Exercise prompt
Copy each line exactly. Leave nothing out.

+++ Raw data +++

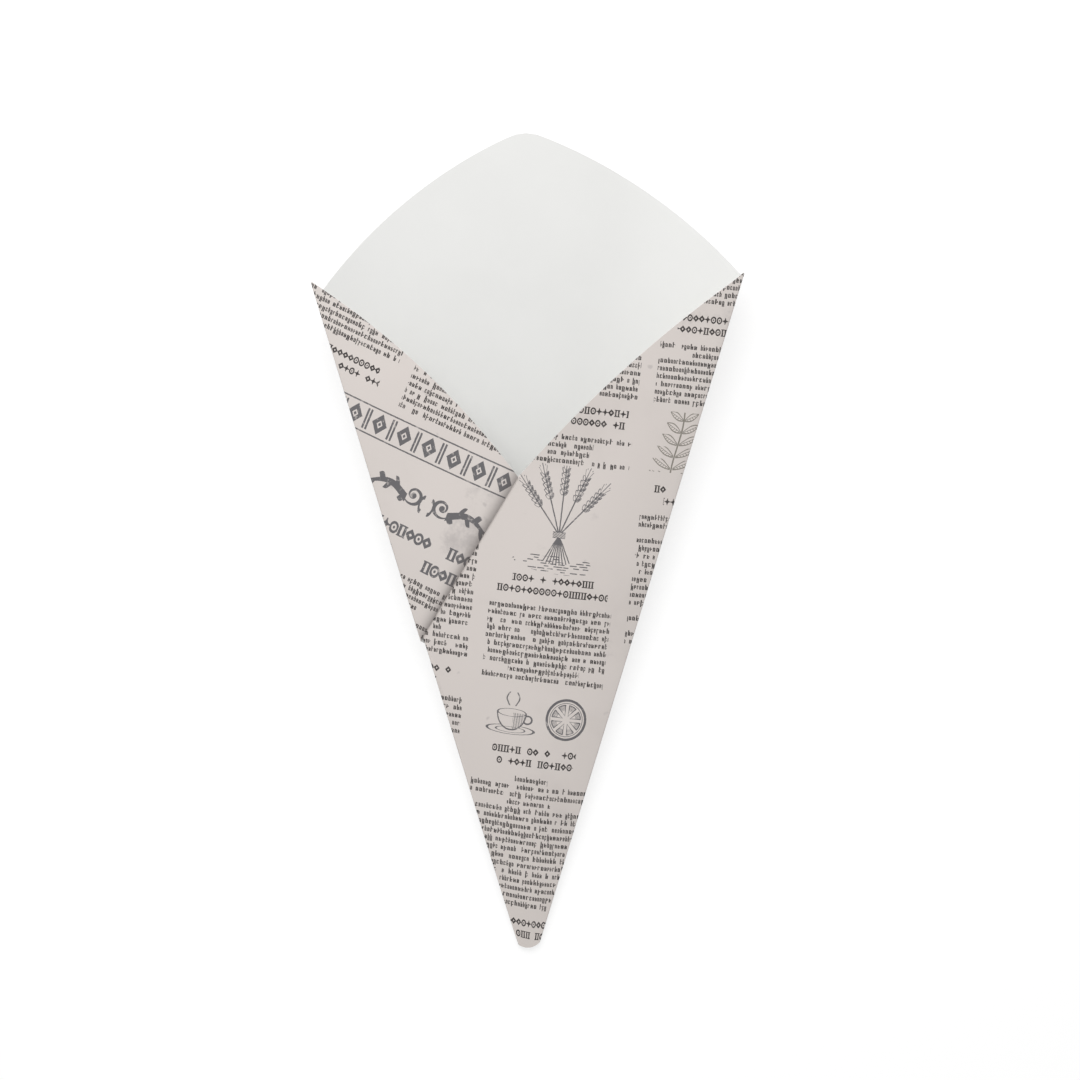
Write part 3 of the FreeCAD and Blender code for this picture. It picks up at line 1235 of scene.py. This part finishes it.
@dataclass(frozen=True)
class ScrollPair:
    """A mirrored pair of leafy scrolls, a common printers' ornament."""

    across: float
    up: float
    size: float

    def marks(self, bench: Bench, p: Wire, q: Wire) -> Wire:
        """Two volutes with tapering leafy stems that run out to both sides.

        Args:
            bench: where the nodes stand.
            p: distance across the page.
            q: distance up the page.

        Returns:
            1 on the ornament.
        """
        x = abs(p - self.across) / self.size
        y = (q - self.up) / self.size
        dx, dy = x - 4.6, y - 0.6
        around = (dx * dx + dy * dy) ** 0.5
        angle = bench.maths("ARCTAN2", dy, dx) / math.tau
        coil = (bench.maths("LOGARITHM", around, 3.2) - angle).fract()
        volute = coil.between(0.0, 0.40) * around.between(0.35, 3.1)
        bud = around < 0.75
        sway = (x * 0.33 - 2.6).sine() * 1.7 - 0.4
        run = x - 6.5
        thick = (1 - run / 17.0) * 1.15 + 0.14
        stem = (abs(y - sway) < thick) * run.between(0.0, 17.5)
        beat = (run / 2.5)
        side = (beat.floor() * 0.5).fract() * 4.0 - 1.0
        u = beat.fract()
        off = (y - sway) * side - u * 2.3
        lobe = (u * math.pi).sine() * 1.15 + 0.05
        leaf = (abs(off) < lobe) * run.between(0.4, 15.0)
        arm_x, arm_y = x - 1.2, y + 0.8
        arm = (arm_x * arm_x * 2.2 + arm_y * arm_y * 0.35) ** 0.5
        crest = arm.between(0.9, 1.65) * (arm_x > -0.15)
        return volute.most(bud).most(stem).most(leaf).most(crest)


@dataclass(frozen=True)
class LozengeBand:
    """A bold band of lozenges and bars between rules."""

    place: Area
    repeat: float = 8.6

    def marks(self, bench: Bench, p: Wire, q: Wire) -> Wire:
        """The band.

        Args:
            bench: not used.
            p: distance across the page.
            q: distance up the page.

        Returns:
            1 on the band.
        """
        middle = (self.place.low + self.place.high) / 2
        tall = (self.place.high - self.place.low) / 2
        x = ((p - self.place.left) / self.repeat).fract() * 2 - 1
        y = (q - middle) / tall
        aside, aloft = abs(x), abs(y)
        slope = aside * 1.45 + aloft * 1.15
        lozenge = slope.between(0.34, 0.86)
        dot = slope < 0.17
        bars = aside.between(0.80, 0.95) * (aloft < 0.74)
        rules = aloft.between(0.9, 1.0)
        return lozenge.most(dot).most(bars).most(rules) * self.place.inside(p, q)


@dataclass(frozen=True)
class WheatSheaf:
    """An engraved sheaf of wheat: five bearded ears, tied stalks."""

    across: float
    up: float
    size: float = 1.0

    def marks(self, bench: Bench, p: Wire, q: Wire) -> Wire:
        """The sheaf in strokes.

        Args:
            bench: where the nodes stand.
            p: distance across the page.
            q: distance up the page.

        Returns:
            1 on a stroke.
        """
        x, y = (p - self.across) / self.size, (q - self.up) / self.size
        above = y > 0
        around = (x * x + y * y) ** 0.5
        angle = bench.maths("ARCTAN2", x, abs(y))
        spread = 0.34
        turn = (angle / spread + 0.5).floor()
        folded = angle - turn * spread
        in_fan = abs(turn) < 2.5
        along = around * bench.maths("COSINE", folded)
        off = around * folded.sine()
        aside = abs(off)
        reach = 12.5 - abs(turn) * 0.9
        ear = along - reach
        beat = (ear / 1.75).fract()
        grain_x = aside - 0.72
        grain_y = (beat - 0.5) * 1.75 - grain_x * 0.9
        grain = (grain_x * grain_x / 0.42 + grain_y * grain_y / 0.62)
        grains = grain.between(0.45, 1.0).most((grain < 0.3) * (off > 0)) * ear.between(0.0, 8.7)
        core = (aside < 0.16) * ear.between(-1.0, 8.5)
        beard_from = ear - 1.5
        beards = abs(aside * 2.6 - (beard_from * 0.55).fract() * 1.4 - 2.0) < 0.22
        beards = beards * beard_from.between(0.0, 9.6)
        tip = (aside < 0.12) * ear.between(8.5, 12.2)
        stalk = (aside < 0.2) * (ear < 0.0)
        upper = grains.most(core).most(beards).most(tip).most(stalk) * in_fan * above
        fan = angle / 0.115
        strands = ((fan + 0.5).fract() - 0.5)
        lower = (abs(strands) * around * 0.115 < 0.17) * (abs(fan) < 4.6) * (around < 9.5) * (1 - above)
        tie = (abs(y) < 1.0) * (abs(x) < 2.0)
        band = tie * (((y * 2.2 + x * 0.8).fract() < 0.55).most(abs(y) > 0.8))
        line = (y / 0.78).floor()
        dash = x / 3.1 + line * 0.37
        chance, length, _, _ = bench.chances(bench.vector(dash.floor(), line, 31.0))
        depth = y + 9.3
        near = (x * x / 210.0 + depth * depth / 9.5)
        strokes = ((y / 0.78).fract() < 0.42) * (dash.fract() < length * 0.5 + 0.45)
        strokes = strokes * (chance > near * 0.95)
        ground = strokes * (near < 1.0) * (1 - lower)
        return (upper.most(lower) * (1 - tie)).most(band).most(ground)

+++

Correct response
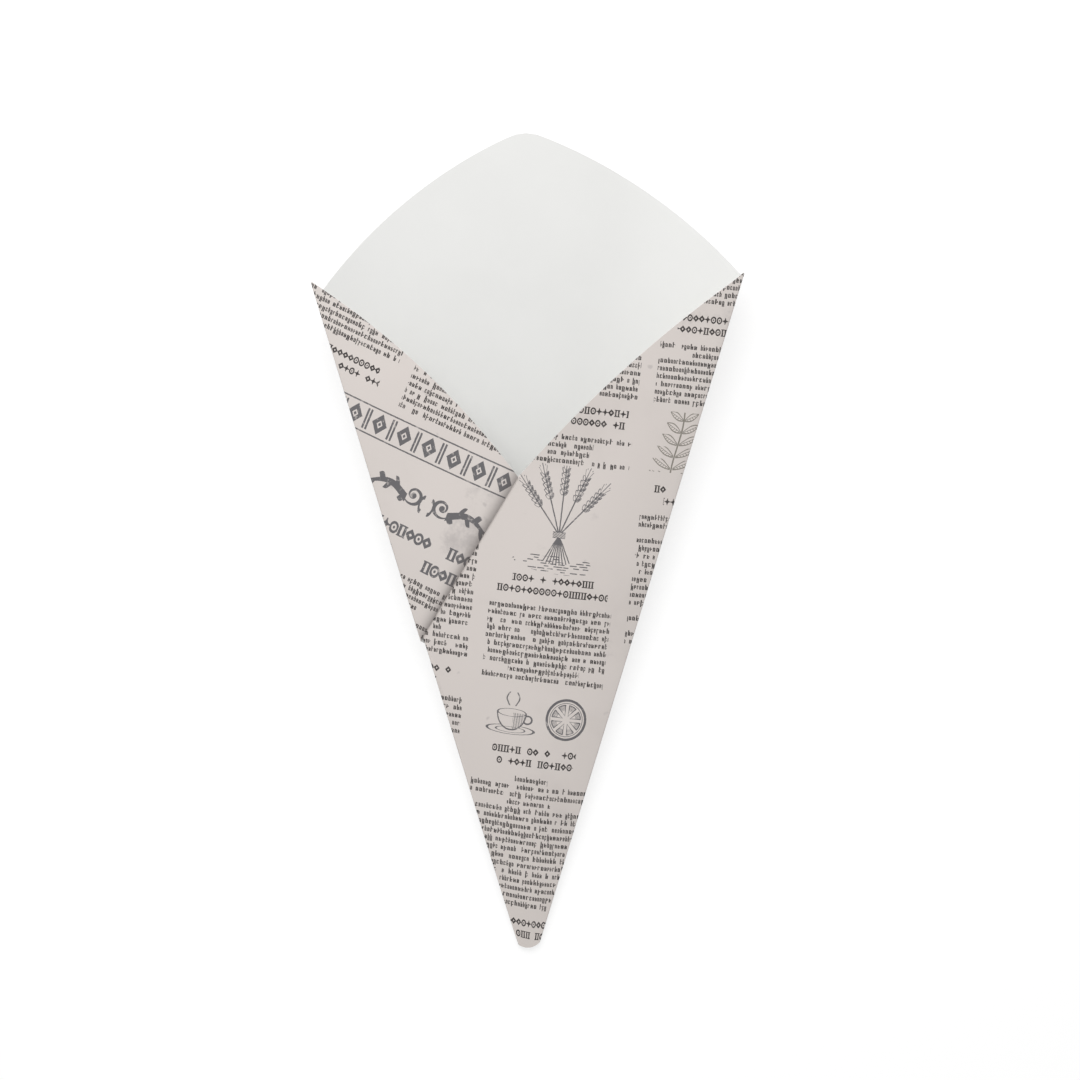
Write part 3 of the FreeCAD and Blender code for this picture. It picks up at line 1235 of scene.py. This part finishes it.
@dataclass(frozen=True)
class ScrollPair:
    """A mirrored pair of leafy scrolls, a common printers' ornament."""

    across: float
    up: float
    size: float

    def marks(self, bench: Bench, p: Wire, q: Wire) -> Wire:
        """Two volutes with tapering leafy stems that run out to both sides.

        Args:
            bench: where the nodes stand.
            p: distance across the page.
            q: distance up the page.

        Returns:
            1 on the ornament.
        """
        x = abs(p - self.across) / self.size
        y = (q - self.up) / self.size
        dx, dy = x - 4.6, y - 0.6
        around = (dx * dx + dy * dy) ** 0.5
        angle = bench.maths("ARCTAN2", dy, dx) / math.tau
        coil = (bench.maths("LOGARITHM", around, 3.2) - angle).fract()
        volute = coil.between(0.0, 0.40) * around.between(0.35, 3.1)
        bud = around < 0.75
        sway = (x * 0.33 - 2.6).sine() * 1.7 - 0.4
        run = x - 6.5
        thick = (1 - run / 17.0) * 1.15 + 0.14
        stem = (abs(y - sway) < thick) * run.between(0.0, 17.5)
        beat = (run / 2.5)
        side = (beat.floor() * 0.5).fract() * 4.0 - 1.0
        u = beat.fract()
        off = (y - sway) * side - u * 2.3
        lobe = (u * math.pi).sine() * 1.15 + 0.05
        leaf = (abs(off) < lobe) * run.between(0.4, 15.0)
        arm_x, arm_y = x - 1.2, y + 0.8
        arm = (arm_x * arm_x * 2.2 + arm_y * arm_y * 0.35) ** 0.5
        crest = arm.between(0.9, 1.65) * (arm_x > -0.15)
        return volute.most(bud).most(stem).most(leaf).most(crest)


@dataclass(frozen=True)
class LozengeBand:
    """A bold band of lozenges and bars between rules."""

    place: Area
    repeat: float = 8.6

    def marks(self, bench: Bench, p: Wire, q: Wire) -> Wire:
        """The band.

        Args:
            bench: not used.
            p: distance across the page.
            q: distance up the page.

        Returns:
            1 on the band.
        """
        middle = (self.place.low + self.place.high) / 2
        tall = (self.place.high - self.place.low) / 2
        x = ((p - self.place.left) / self.repeat).fract() * 2 - 1
        y = (q - middle) / tall
        aside, aloft = abs(x), abs(y)
        slope = aside * 1.45 + aloft * 1.15
        lozenge = slope.between(0.34, 0.86)
        dot = slope < 0.17
        bars = aside.between(0.80, 0.95) * (aloft < 0.74)
        rules = aloft.between(0.9, 1.0)
        return lozenge.most(dot).most(bars).most(rules) * self.place.inside(p, q)


@dataclass(frozen=True)
class WheatSheaf:
    """An engraved sheaf of wheat: five bearded ears, tied stalks."""

    across: float
    up: float
    size: float = 1.0

    def marks(self, bench: Bench, p: Wire, q: Wire) -> Wire:
        """The sheaf in strokes.

        Args:
            bench: where the nodes stand.
            p: distance across the page.
            q: distance up the page.

        Returns:
            1 on a stroke.
        """
        x, y = (p - self.across) / self.size, (q - self.up) / self.size
        above = y > 0
        around = (x * x + y * y) ** 0.5
        angle = bench.maths("ARCTAN2", x, abs(y))
        spread = 0.34
        turn = (angle / spread + 0.5).floor()
        folded = angle - turn * spread
        in_fan = abs(turn) < 2.5
        along = around * bench.maths("COSINE", folded)
        off = around * folded.sine()
        aside = abs(off)
        reach = 12.5 - abs(turn) * 0.9
        ear = along - reach
        beat = (ear / 1.75).fract()
        grain_x = aside - 0.72
        grain_y = (beat - 0.5) * 1.75 - grain_x * 0.9
        grain = (grain_x * grain_x / 0.42 + grain_y * grain_y / 0.62)
        grains = grain.between(0.45, 1.0).most((grain < 0.3) * (off > 0)) * ear.between(0.0, 8.7)
        core = (aside < 0.16) * ear.between(-1.0, 8.5)
        beard_from = ear - 1.5
        beards = abs(aside * 2.6 - (beard_from * 0.55).fract() * 1.4 - 2.0) < 0.22
        beards = beards * beard_from.between(0.0, 9.6)
        tip = (aside < 0.12) * ear.between(8.5, 12.2)
        stalk = (aside < 0.2) * (ear < 0.0)
        upper = grains.most(core).most(beards).most(tip).most(stalk) * in_fan * above
        fan = angle / 0.115
        strands = ((fan + 0.5).fract() - 0.5)
        lower = (abs(strands) * around * 0.115 < 0.17) * (abs(fan) < 4.6) * (around < 9.5) * (1 - above)
        tie = (abs(y) < 1.0) * (abs(x) < 2.0)
        band = tie * (((y * 2.2 + x * 0.8).fract() < 0.55).most(abs(y) > 0.8))
        line = (y / 0.78).floor()
        dash = x / 3.1 + line * 0.37
        chance, length, _, _ = bench.chances(bench.vector(dash.floor(), line, 31.0))
        depth = y + 9.3
        near = (x * x / 210.0 + depth * depth / 9.5)
        strokes = ((y / 0.78).fract() < 0.42) * (dash.fract() < length * 0.5 + 0.45)
        strokes = strokes * (chance > near * 0.95)
        ground = strokes * (near < 1.0) * (1 - lower)
        return (upper.most(lower) * (1 - tie)).most(band).most(ground)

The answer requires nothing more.